» TASK DETAILS
Write each record again exactly as it stands.

» Modeling code records
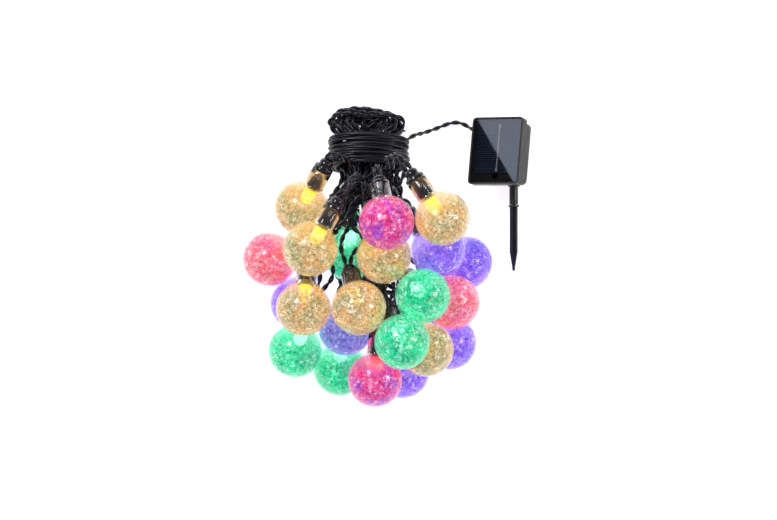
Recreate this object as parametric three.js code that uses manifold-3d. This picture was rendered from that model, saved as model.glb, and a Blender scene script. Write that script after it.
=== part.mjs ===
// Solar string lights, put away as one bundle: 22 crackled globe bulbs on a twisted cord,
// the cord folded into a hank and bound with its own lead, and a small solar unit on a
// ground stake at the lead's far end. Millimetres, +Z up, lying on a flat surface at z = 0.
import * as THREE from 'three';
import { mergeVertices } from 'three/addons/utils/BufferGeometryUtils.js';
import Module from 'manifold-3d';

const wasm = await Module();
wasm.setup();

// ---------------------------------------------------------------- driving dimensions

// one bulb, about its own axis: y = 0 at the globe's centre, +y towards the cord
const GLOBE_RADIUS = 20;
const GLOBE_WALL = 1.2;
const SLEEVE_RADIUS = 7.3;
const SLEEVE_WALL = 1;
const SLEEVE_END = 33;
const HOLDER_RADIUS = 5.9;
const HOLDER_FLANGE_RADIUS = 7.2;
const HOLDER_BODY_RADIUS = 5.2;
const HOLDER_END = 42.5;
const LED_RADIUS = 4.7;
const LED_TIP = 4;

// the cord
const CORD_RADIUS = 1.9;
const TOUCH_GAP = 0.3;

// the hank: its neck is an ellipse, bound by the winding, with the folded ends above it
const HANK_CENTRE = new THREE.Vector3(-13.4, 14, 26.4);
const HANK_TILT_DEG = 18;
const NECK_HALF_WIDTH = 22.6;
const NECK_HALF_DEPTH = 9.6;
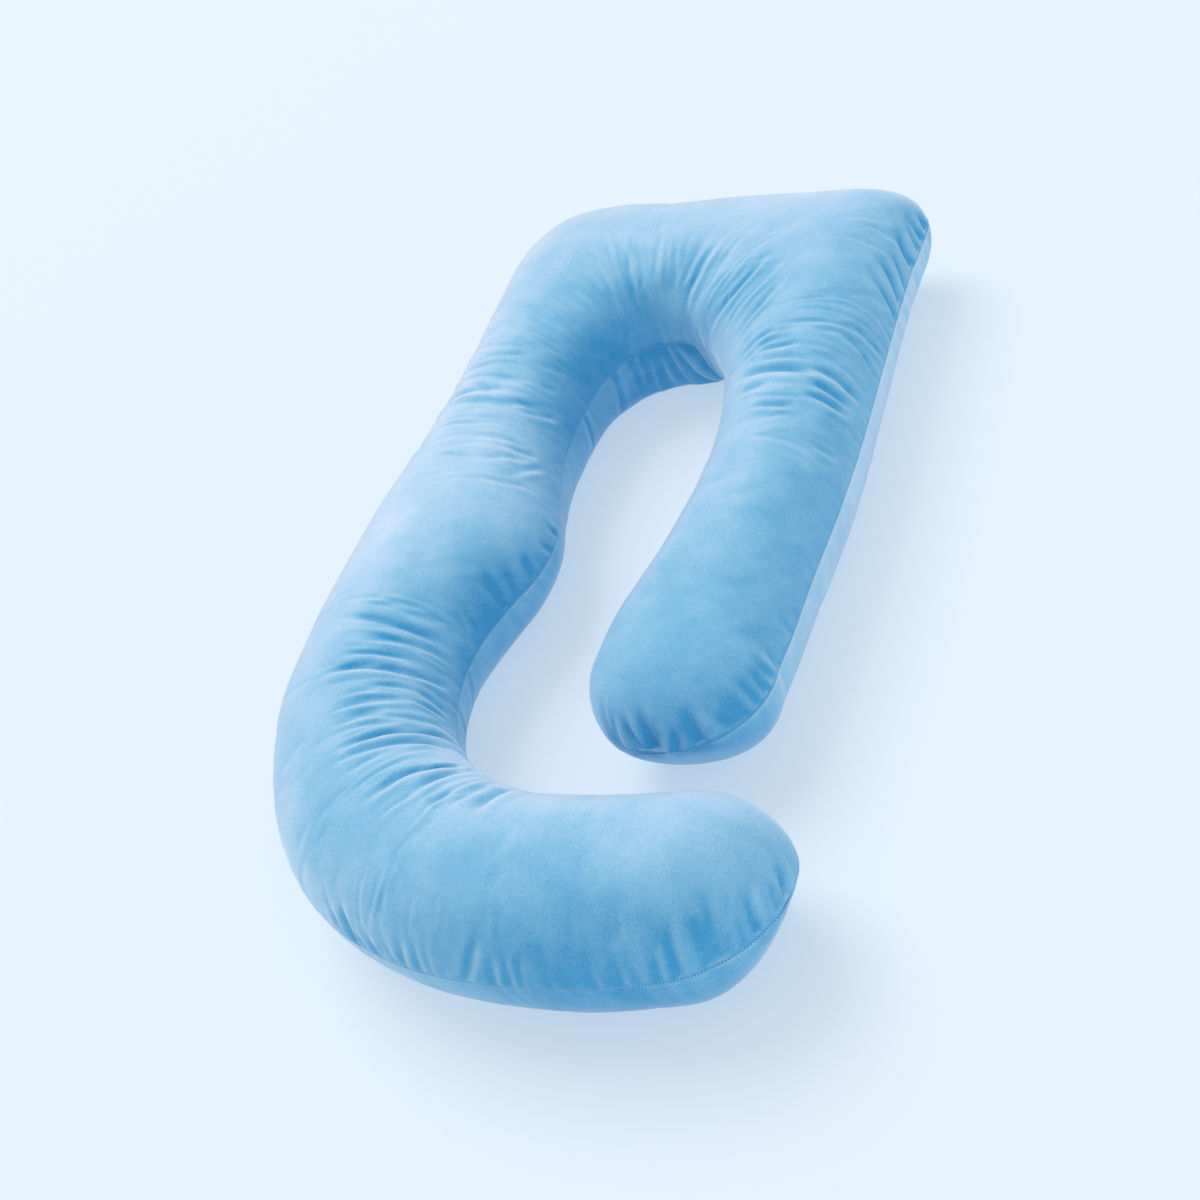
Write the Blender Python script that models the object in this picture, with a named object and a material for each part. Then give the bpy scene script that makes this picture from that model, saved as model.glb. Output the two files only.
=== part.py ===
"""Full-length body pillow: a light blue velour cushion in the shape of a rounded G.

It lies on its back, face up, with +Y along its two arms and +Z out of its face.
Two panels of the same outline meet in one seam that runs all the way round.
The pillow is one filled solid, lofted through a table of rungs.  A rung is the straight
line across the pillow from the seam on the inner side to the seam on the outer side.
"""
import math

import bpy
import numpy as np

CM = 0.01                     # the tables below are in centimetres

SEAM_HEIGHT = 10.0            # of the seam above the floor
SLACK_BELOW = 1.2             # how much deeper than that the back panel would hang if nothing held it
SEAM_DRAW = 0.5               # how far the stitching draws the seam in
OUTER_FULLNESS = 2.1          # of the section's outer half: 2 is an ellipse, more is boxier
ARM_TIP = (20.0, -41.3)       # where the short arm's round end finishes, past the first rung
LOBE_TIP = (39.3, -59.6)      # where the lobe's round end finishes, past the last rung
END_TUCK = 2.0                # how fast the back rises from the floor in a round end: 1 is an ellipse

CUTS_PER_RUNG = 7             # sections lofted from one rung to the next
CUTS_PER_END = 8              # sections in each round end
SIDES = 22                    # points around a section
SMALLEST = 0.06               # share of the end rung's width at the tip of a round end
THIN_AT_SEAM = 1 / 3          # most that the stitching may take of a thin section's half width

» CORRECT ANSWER
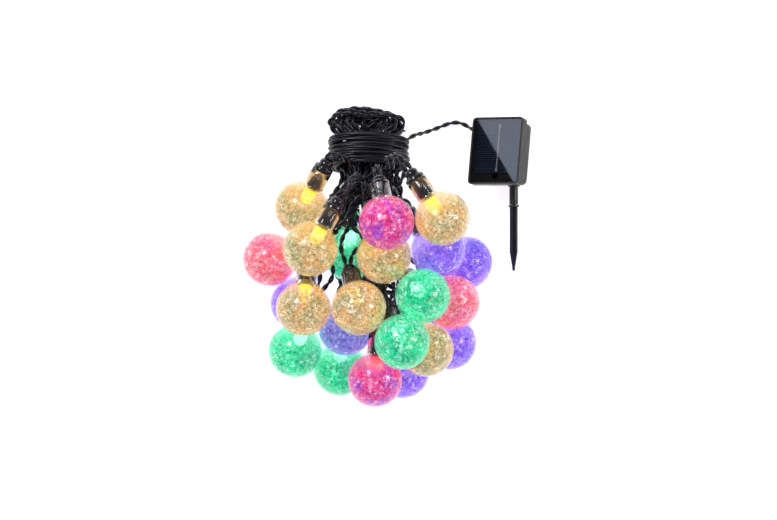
Recreate this object as parametric three.js code that uses manifold-3d. This picture was rendered from that model, saved as model.glb, and a Blender scene script. Write that script after it.
=== part.mjs ===
// Solar string lights, put away as one bundle: 22 crackled globe bulbs on a twisted cord,
// the cord folded into a hank and bound with its own lead, and a small solar unit on a
// ground stake at the lead's far end. Millimetres, +Z up, lying on a flat surface at z = 0.
import * as THREE from 'three';
import { mergeVertices } from 'three/addons/utils/BufferGeometryUtils.js';
import Module from 'manifold-3d';

const wasm = await Module();
wasm.setup();

// ---------------------------------------------------------------- driving dimensions

// one bulb, about its own axis: y = 0 at the globe's centre, +y towards the cord
const GLOBE_RADIUS = 20;
const GLOBE_WALL = 1.2;
const SLEEVE_RADIUS = 7.3;
const SLEEVE_WALL = 1;
const SLEEVE_END = 33;
const HOLDER_RADIUS = 5.9;
const HOLDER_FLANGE_RADIUS = 7.2;
const HOLDER_BODY_RADIUS = 5.2;
const HOLDER_END = 42.5;
const LED_RADIUS = 4.7;
const LED_TIP = 4;

// the cord
const CORD_RADIUS = 1.9;
const TOUCH_GAP = 0.3;

// the hank: its neck is an ellipse, bound by the winding, with the folded ends above it
const HANK_CENTRE = new THREE.Vector3(-13.4, 14, 26.4);
const HANK_TILT_DEG = 18;
const NECK_HALF_WIDTH = 22.6;
const NECK_HALF_DEPTH = 9.6;
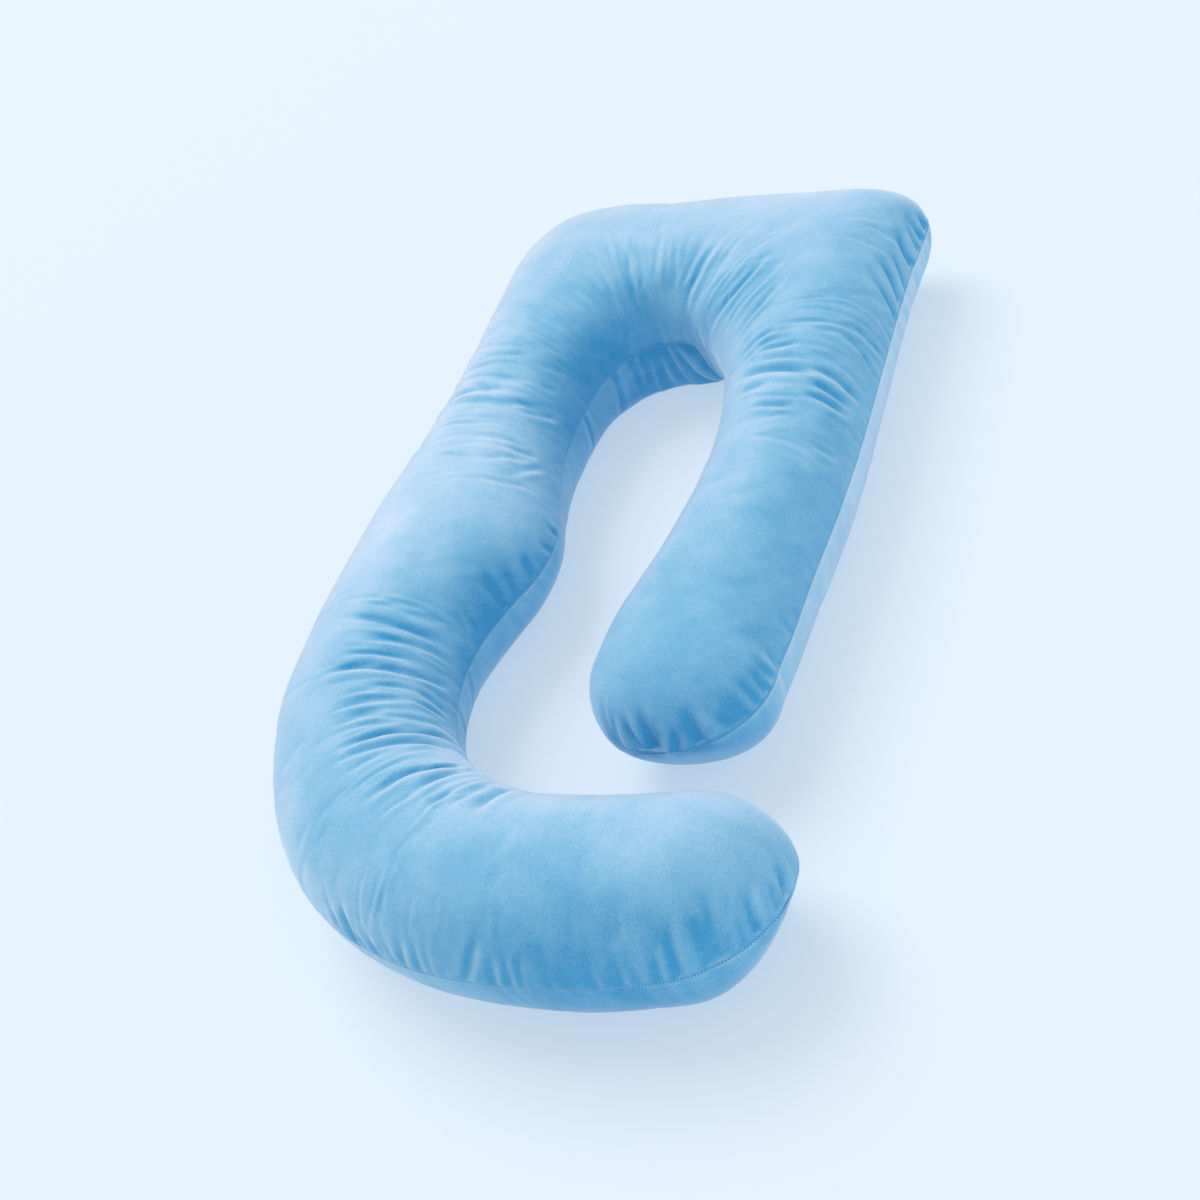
Write the Blender Python script that models the object in this picture, with a named object and a material for each part. Then give the bpy scene script that makes this picture from that model, saved as model.glb. Output the two files only.
=== part.py ===
"""Full-length body pillow: a light blue velour cushion in the shape of a rounded G.

It lies on its back, face up, with +Y along its two arms and +Z out of its face.
Two panels of the same outline meet in one seam that runs all the way round.
The pillow is one filled solid, lofted through a table of rungs.  A rung is the straight
line across the pillow from the seam on the inner side to the seam on the outer side.
"""
import math

import bpy
import numpy as np

CM = 0.01                     # the tables below are in centimetres

SEAM_HEIGHT = 10.0            # of the seam above the floor
SLACK_BELOW = 1.2             # how much deeper than that the back panel would hang if nothing held it
SEAM_DRAW = 0.5               # how far the stitching draws the seam in
OUTER_FULLNESS = 2.1          # of the section's outer half: 2 is an ellipse, more is boxier
ARM_TIP = (20.0, -41.3)       # where the short arm's round end finishes, past the first rung
LOBE_TIP = (39.3, -59.6)      # where the lobe's round end finishes, past the last rung
END_TUCK = 2.0                # how fast the back rises from the floor in a round end: 1 is an ellipse

CUTS_PER_RUNG = 7             # sections lofted from one rung to the next
CUTS_PER_END = 8              # sections in each round end
SIDES = 22                    # points around a section
SMALLEST = 0.06               # share of the end rung's width at the tip of a round end
THIN_AT_SEAM = 1 / 3          # most that the stitching may take of a thin section's half width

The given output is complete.